■ Written request
Your task is to output the data exactly as it stands.

■ Dataset excerpt
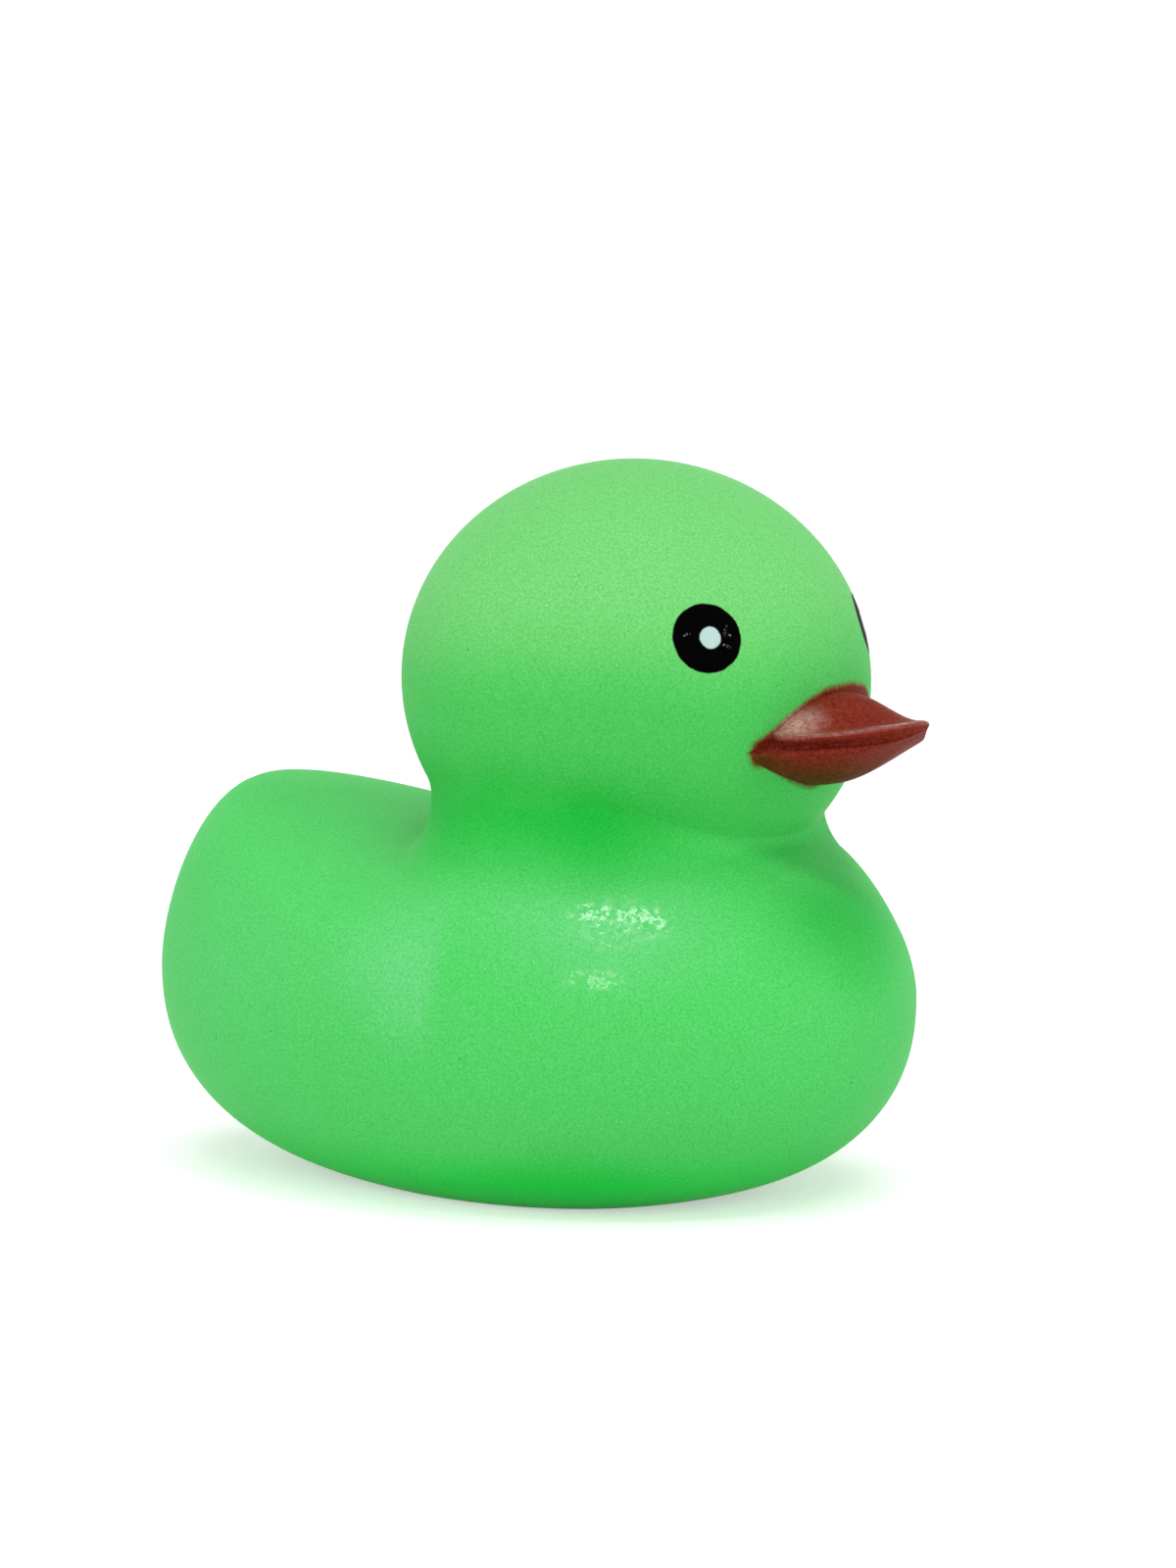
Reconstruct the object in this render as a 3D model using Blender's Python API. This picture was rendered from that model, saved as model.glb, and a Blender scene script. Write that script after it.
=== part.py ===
"""Rubber duck: a hollow moulded vinyl body with a press-in squeaker in its flat base.

The duck faces +X and stands on Z = 0. Its left and right halves mirror each other across Y = 0.
Three profile curves (breast, back and side) shape the skin, and every ring of the skin runs
through all three. The same rings, moved inwards by the wall, make the hollow.
"""

import math

import bpy
import numpy as np

MM = 0.001

# Head: an ellipsoid of round plan, nodding forwards a little
HEAD_X = 7.1 * MM
HEAD_Z = 35.9 * MM
HEAD_RADIUS = 16.4 * MM
HEAD_HALF_HEIGHT = 15.3 * MM
HEAD_NOD = math.radians(5.0)
NECK_BELOW_EQUATOR = math.radians(40.5)

# Body: how far the breast, the back and the sides reach from the middle, and how high that is
BREAST_REACH = 26.8 * MM
BREAST_HEIGHT = 14.0 * MM
RUMP_REACH = 32.1 * MM
RUMP_HEIGHT = 14.4 * MM
SIDE_REACH = 21.0 * MM
SIDE_HEIGHT = 13.3 * MM

# Body: where each profile would level out above, and the dip between the tail and the neck
BREAST_TOP = (10.8 * MM, 27.9 * MM)
TAIL_TOP = (24.9 * MM, 27.6 * MM)
SHOULDER_TOP = (6.0 * MM, 27.3 * MM)
BACK_DIP_Z = 25.0 * MM

# Body: where each profile meets the ground line, and the slice taken off for the flat base
BELLY_FRONT = 5.1 * MM
BELLY_REAR = 8.6 * MM
BELLY_SIDE = 6.8 * MM
BASE_SLICE = 0.6 * MM
BASE_RING_SHARE = 0.93

# Fullness: 2 is an ellipse, more is squarer, less is flatter
BREAST_FULLNESS = (2.36, 1.84)
RUMP_FULLNESS = (2.41, 1.62)
SIDE_FULLNESS = (2.04, 2.1)
PLAN_TAPER = 0.043

# Neck: the reach of the soft fillet between body and head
NECK_FILLET_FRONT = 1.3 * MM
NECK_FILLET_REAR = 1.2 * MM
NECK_FILLET_SIDE = 5.5 * MM

# Bill: a deck that rises to the forehead, a rounded rim, a hollow under it and a full hull below.
# It starts at the corners of the mouth, a little behind the front of the head.
BILL_CORNER_SETBACK = 2.2 * MM
BILL_LENGTH = 9.9 * MM
BILL_HALF_WIDTH = 6.7 * MM
BILL_PLAN_FULLNESS = 0.89
RIM_OVERHANG = 0.22 * MM
RIM_RADIUS = 0.3 * MM
MOUTH_UNDERCUT = 0.55 * MM
LIP_DROP = 0.4 * MM
HULL_DEPTH = 2.45 * MM
LOWER_BILL_NARROWING = 0.6

# Bill heights, measured down from the middle of the head
RIM_DROP = (2.56 * MM, 1.59 * MM)
MOUTH_DROP = (3.73 * MM, 2.91 * MM)
TIP_DROP = 1.98 * MM
CROWN_DROPS = (0.17 * MM, -0.72 * MM, 2.78 * MM, 1.25 * MM)

# Bill: where along it the deck leaves the forehead, and where the rounding of the tip starts
FOREHEAD_SHARE = 0.228
TIP_ROUND_FROM = (0.865, 0.7)

# Shell
WALL = 1.6 * MM
BASE_WALL = 2.2 * MM

# Squeaker and its seat in the base
CLEARANCE = 0.3 * MM
TUBE_RADIUS = 4.3 * MM
TUBE_WALL = 0.8 * MM
TUBE_TOP_Z = 9.6 * MM
FLANGE_RADIUS = 5.6 * MM
FLANGE_UNDERSIDE_Z = 0.3 * MM
FLANGE_THICKNESS = 0.6 * MM
BARB_RADIUS = 5.0 * MM
BARB_HEIGHT = 1.6 * MM
AIR_HOLE_RADIUS = 0.8 * MM
HOLDER_LENGTH = 5.2 * MM
TROUGH_RADIUS = 1.6 * MM
REED_THICKNESS = 0.2 * MM
REED_WIDTH = 4.0 * MM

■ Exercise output
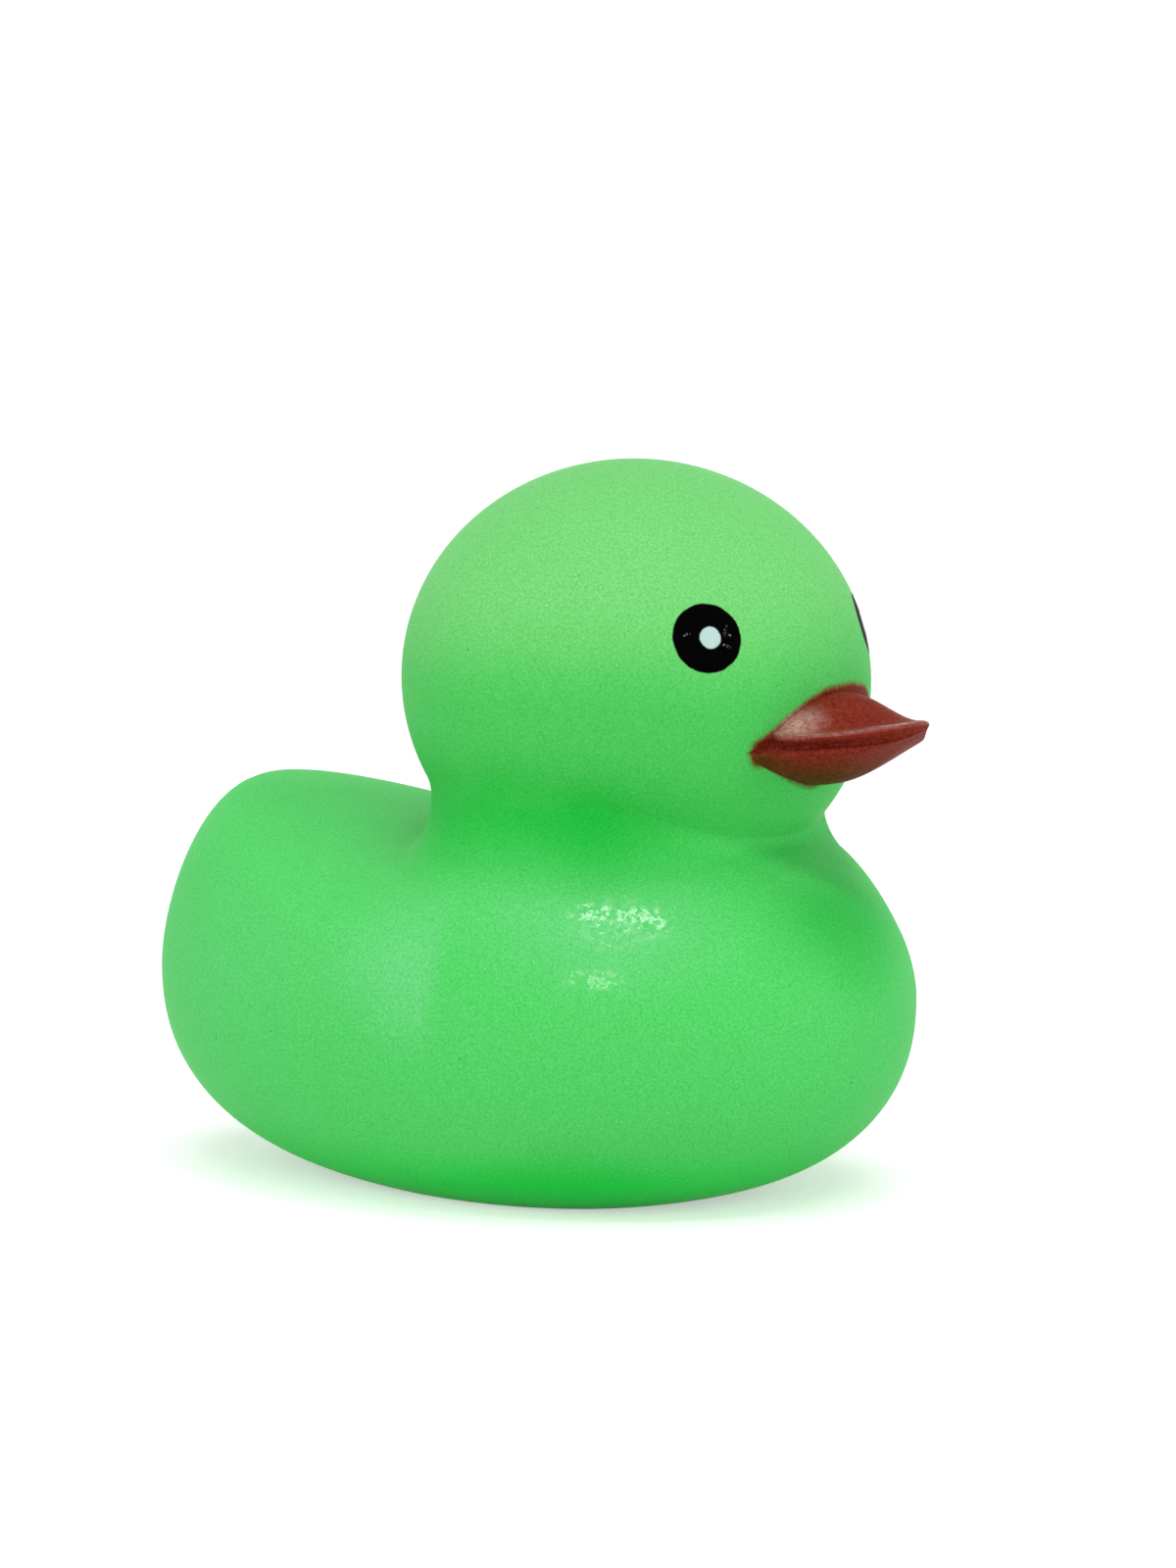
Reconstruct the object in this render as a 3D model using Blender's Python API. This picture was rendered from that model, saved as model.glb, and a Blender scene script. Write that script after it.
=== part.py ===
"""Rubber duck: a hollow moulded vinyl body with a press-in squeaker in its flat base.

The duck faces +X and stands on Z = 0. Its left and right halves mirror each other across Y = 0.
Three profile curves (breast, back and side) shape the skin, and every ring of the skin runs
through all three. The same rings, moved inwards by the wall, make the hollow.
"""

import math

import bpy
import numpy as np

MM = 0.001

# Head: an ellipsoid of round plan, nodding forwards a little
HEAD_X = 7.1 * MM
HEAD_Z = 35.9 * MM
HEAD_RADIUS = 16.4 * MM
HEAD_HALF_HEIGHT = 15.3 * MM
HEAD_NOD = math.radians(5.0)
NECK_BELOW_EQUATOR = math.radians(40.5)

# Body: how far the breast, the back and the sides reach from the middle, and how high that is
BREAST_REACH = 26.8 * MM
BREAST_HEIGHT = 14.0 * MM
RUMP_REACH = 32.1 * MM
RUMP_HEIGHT = 14.4 * MM
SIDE_REACH = 21.0 * MM
SIDE_HEIGHT = 13.3 * MM

# Body: where each profile would level out above, and the dip between the tail and the neck
BREAST_TOP = (10.8 * MM, 27.9 * MM)
TAIL_TOP = (24.9 * MM, 27.6 * MM)
SHOULDER_TOP = (6.0 * MM, 27.3 * MM)
BACK_DIP_Z = 25.0 * MM

# Body: where each profile meets the ground line, and the slice taken off for the flat base
BELLY_FRONT = 5.1 * MM
BELLY_REAR = 8.6 * MM
BELLY_SIDE = 6.8 * MM
BASE_SLICE = 0.6 * MM
BASE_RING_SHARE = 0.93

# Fullness: 2 is an ellipse, more is squarer, less is flatter
BREAST_FULLNESS = (2.36, 1.84)
RUMP_FULLNESS = (2.41, 1.62)
SIDE_FULLNESS = (2.04, 2.1)
PLAN_TAPER = 0.043

# Neck: the reach of the soft fillet between body and head
NECK_FILLET_FRONT = 1.3 * MM
NECK_FILLET_REAR = 1.2 * MM
NECK_FILLET_SIDE = 5.5 * MM

# Bill: a deck that rises to the forehead, a rounded rim, a hollow under it and a full hull below.
# It starts at the corners of the mouth, a little behind the front of the head.
BILL_CORNER_SETBACK = 2.2 * MM
BILL_LENGTH = 9.9 * MM
BILL_HALF_WIDTH = 6.7 * MM
BILL_PLAN_FULLNESS = 0.89
RIM_OVERHANG = 0.22 * MM
RIM_RADIUS = 0.3 * MM
MOUTH_UNDERCUT = 0.55 * MM
LIP_DROP = 0.4 * MM
HULL_DEPTH = 2.45 * MM
LOWER_BILL_NARROWING = 0.6

# Bill heights, measured down from the middle of the head
RIM_DROP = (2.56 * MM, 1.59 * MM)
MOUTH_DROP = (3.73 * MM, 2.91 * MM)
TIP_DROP = 1.98 * MM
CROWN_DROPS = (0.17 * MM, -0.72 * MM, 2.78 * MM, 1.25 * MM)

# Bill: where along it the deck leaves the forehead, and where the rounding of the tip starts
FOREHEAD_SHARE = 0.228
TIP_ROUND_FROM = (0.865, 0.7)

# Shell
WALL = 1.6 * MM
BASE_WALL = 2.2 * MM

# Squeaker and its seat in the base
CLEARANCE = 0.3 * MM
TUBE_RADIUS = 4.3 * MM
TUBE_WALL = 0.8 * MM
TUBE_TOP_Z = 9.6 * MM
FLANGE_RADIUS = 5.6 * MM
FLANGE_UNDERSIDE_Z = 0.3 * MM
FLANGE_THICKNESS = 0.6 * MM
BARB_RADIUS = 5.0 * MM
BARB_HEIGHT = 1.6 * MM
AIR_HOLE_RADIUS = 0.8 * MM
HOLDER_LENGTH = 5.2 * MM
TROUGH_RADIUS = 1.6 * MM
REED_THICKNESS = 0.2 * MM
REED_WIDTH = 4.0 * MM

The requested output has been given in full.